Elizabeth Koh is an investigative reporter on the Boston Globe’s Spotlight Team, writing about health care, social services, and government accountability.
At the Globe, her work has examined gaps in Massachusetts’ child welfare system, revealed mismanagement at the state Commission for the Blind and investigated the collapse of Steward Health Care, once the largest private for-profit hospital chain in the country.
She was previously a foreign correspondent in Seoul for the Wall Street Journal, where she covered global technology and COVID-19. She also spent three years in Florida as a reporter for the Miami Herald, where she covered healthcare policy and politics for the paper’s joint capital bureau with the Tampa Bay Times.

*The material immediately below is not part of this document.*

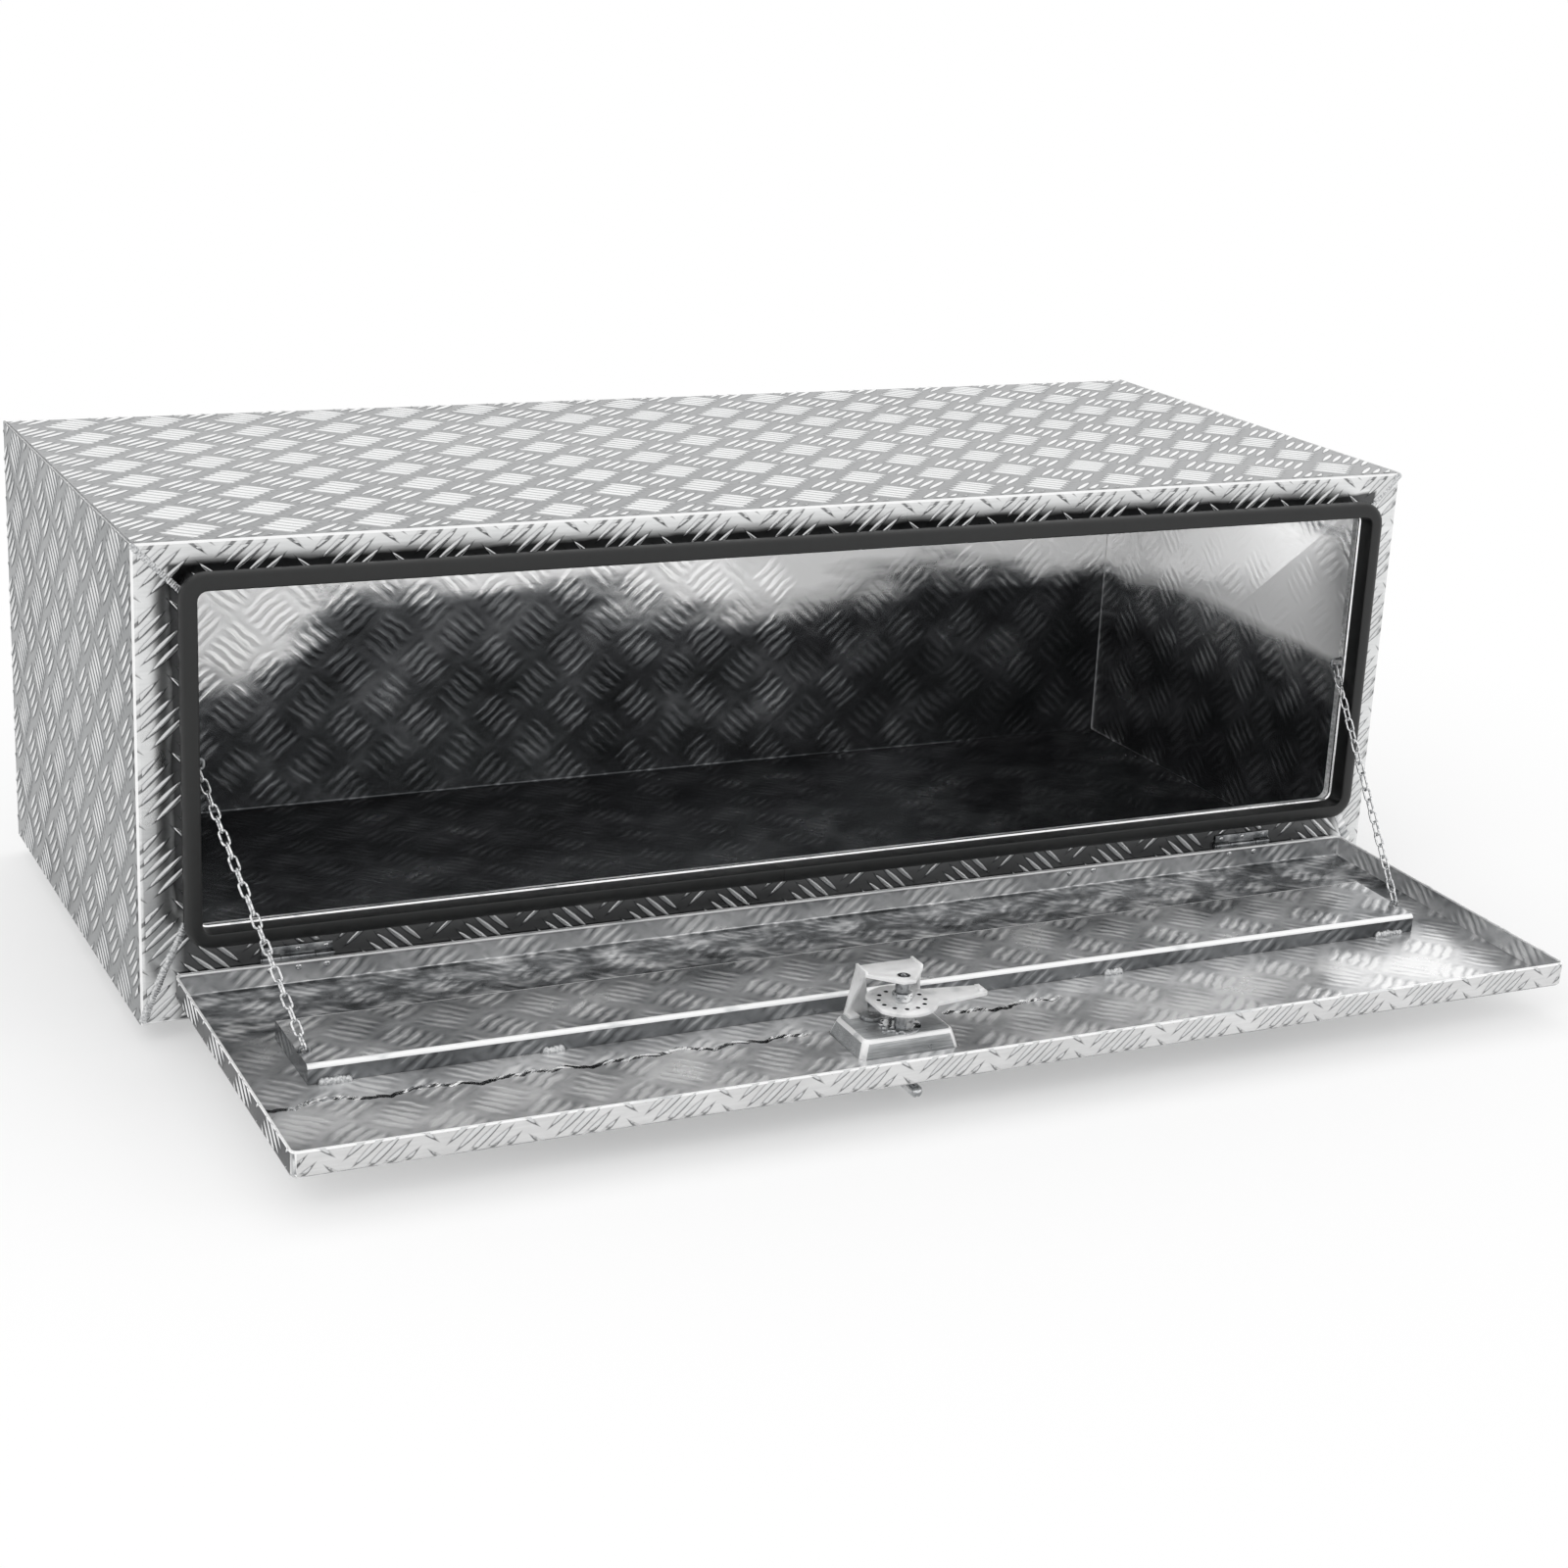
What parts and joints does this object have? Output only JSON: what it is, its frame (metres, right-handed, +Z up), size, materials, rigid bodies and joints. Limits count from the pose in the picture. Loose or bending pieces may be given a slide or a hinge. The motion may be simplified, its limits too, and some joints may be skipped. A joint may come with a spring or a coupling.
{
  "type": "underbody truck tool box",
  "caption": "Folded aluminium tread-plate tool box with a drop-down front door on hinges, stay chains, a rubber door seal and a turning latch with a hanging handle.",
  "frame": {"origin": "middle of the underside of the box body, which rests on a rack or a floor", "axes": "+X along the width, to the right of someone facing the door; +Y from the door to the back; +Z up"},
  "size_m": [1.219, 0.8522, 0.4232],
  "materials": {
    "tread_aluminium": "mill-bright aluminium tread plate with raised five-bar pattern outside and its dents inside",
    "bright_aluminium": "bright rolled aluminium sheet",
    "seal_rubber": "black extruded rubber with a soft sheen",
    "hinge_steel": "plain stainless steel",
    "chain_steel": "bright plated steel wire",
    "dish_steel": "pressed stainless steel with a satin brushed surface",
    "zinc_plate": "pale bright zinc-plated steel stampings",
    "latch_chrome": "polished chrome"
  },
  "bodies": {
    "box": {"body_wrap": "tread_aluminium", "end_panel_left": "tread_aluminium", "end_panel_right": "tread_aluminium", "opening_lip": "bright_aluminium", "door_seal": "seal_rubber", "hinge_frame_leaf_left": "hinge_steel", "hinge_frame_leaf_right": "hinge_steel", "hinge_pin_left": "hinge_steel", "hinge_pin_right": "hinge_steel", "chain_eye_lip_left": "chain_steel", "chain_eye_lip_right": "chain_steel"},
    "door": {"door_pan": "tread_aluminium", "door_stiffener": "bright_aluminium", "hinge_door_leaf_left": "hinge_steel", "hinge_door_leaf_right": "hinge_steel", "chain_eye_door_left": "chain_steel", "chain_eye_door_right": "chain_steel", "latch_dish": "dish_steel", "latch_gasket": "seal_rubber", "latch_bracket": "zinc_plate", "lock_barrel": "zinc_plate"},
    "latch_spindle": {"spindle": "hinge_steel", "index_disc": "latch_chrome", "cam_plate": "zinc_plate", "cam_nut": "latch_chrome", "cam_bush": "latch_chrome", "bracket_screw": "zinc_plate", "handle_pin": "hinge_steel"},
    "handle": {"pull_handle": "latch_chrome"},
    "lock": {"lock_plug": "latch_chrome"},
    "left_chain_upper": {"chain_upper_left": "chain_steel"},
    "right_chain_upper": {"chain_upper_right": "chain_steel"},
    "left_chain_lower": {"chain_lower_left": "chain_steel"},
    "right_chain_lower": {"chain_lower_right": "chain_steel"}
  },
  "joints": [
    {"name": "door_hinge", "type": "hinge", "parent": "box", "child": "door", "pos_m": [0, -0.257, 0.047], "axis": [-1, 0, 0], "range_deg": [0, 91.25]},
    {"name": "spindle_turn", "type": "hinge", "parent": "door", "child": "latch_spindle", "pos_m": [-0.049, -0.52427, 0.01516], "axis": [0, 0.0218, -0.9998], "range_deg": [0, 90]},
    {"name": "handle_fold", "type": "hinge", "parent": "latch_spindle", "child": "handle", "pos_m": [-0.049, -0.52438, 0.02016], "axis": [0, 0.9998, 0.0218], "range_deg": [0, 60]},
    {"name": "lock_turn", "type": "hinge", "parent": "door", "child": "lock", "pos_m": [-0.0645, -0.50177, 0.01565], "axis": [0, -0.0218, 0.9998], "range_deg": [0, 90]},
    {"name": "left_chain_top", "type": "hinge", "parent": "box", "child": "left_chain_upper", "pos_m": [-0.558, -0.252, 0.217], "axis": [0.8871, -0.0148, -0.4613], "range_deg": [0, 51.7]},
    {"name": "right_chain_top", "type": "hinge", "parent": "box", "child": "right_chain_upper", "pos_m": [0.558, -0.252, 0.217], "axis": [0.8871, 0.0148, 0.4613], "range_deg": [0, 51.7]},
    {"name": "left_chain_foot", "type": "hinge", "parent": "door", "child": "left_chain_lower", "pos_m": [-0.522, -0.4273, 0.04058], "axis": [-0.8865, 0.4624, 0.0187], "range_deg": [0, 50.8]},
    {"name": "right_chain_foot", "type": "hinge", "parent": "door", "child": "right_chain_lower", "pos_m": [0.522, -0.4273, 0.04058], "axis": [-0.8865, -0.4624, -0.0187], "range_deg": [0, 50.8]}
  ],
  "couplings": [
    {"joint": "left_chain_top", "follows": "door_hinge", "ratio": 0.56519},
    {"joint": "right_chain_top", "follows": "door_hinge", "ratio": 0.56519},
    {"joint": "left_chain_foot", "follows": "door_hinge", "ratio": 0.55472},
    {"joint": "right_chain_foot", "follows": "door_hinge", "ratio": 0.55472}
  ]
}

Her reporting has helped change state laws, trigger state and federal investigations into nonprofit misspending and prompt millions of dollars for mental health aid after Hurricane Michael. She is a two-time Pulitzer finalist: once in 2021 with Journal colleagues for their stories on nursing homes in the pandemic, and in 2025 as part of a Globe team for its coverage of the Steward crisis.
Her byline has also appeared in the New York Times, the Washington Post, the Dallas Morning News and the Texas Tribune. A graduate of Brown University, she is an occasional speaker and guest instructor for the nonprofit Poynter Institute and a mentor through the New England First Amendment Coalition.